ANSHUN, GUIZHOU PROVINCE, CHINA -- The Huangguoshu Waterfall in China’s southwestern Guizhou Province is a magnificent sight, when there is water. The largest waterfall in Asia, it plunges over a sheer cliff more than 200 feet high in a thundering display of foam, mist, and rainbows.

Unfortunately, this wonder of nature has recently suffered an indignity. Each evening, it gets turned off as if it were a garden fountain. This part of China’s southwest, known for its abundant rainfall, mountains, underground rivers and caves, and tropical flora, has recently been gripped by a drought that many say is the worst since the Ming Dynasty.

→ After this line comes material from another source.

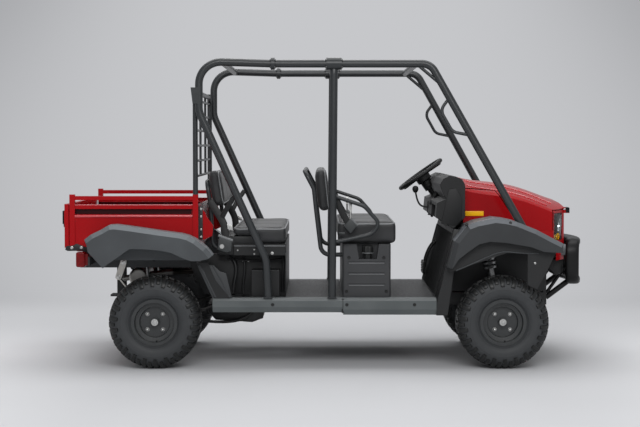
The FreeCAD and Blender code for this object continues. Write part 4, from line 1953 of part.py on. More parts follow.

So, after all the tourists that irrigate this poor region with precious income leave the viewing platforms below the falls, authorities close the sluice gates that dam the White Water River on the dangerously low upstream reservoir, and the falls cease. Then, each morning, before the tourists reappear, they unceremoniously open the gates again, so that the eerily silent falls suddenly revive in a simulacrum of normalcy.

The disturbance to so elemental a part of this region’s natural architecture is a measure of only one of the many kinds of severe weather aberrations – from floods and droughts to unseasonal blizzards and massive dust storms – that have been unsettling China of late. No one can say with any certainty what the causes are.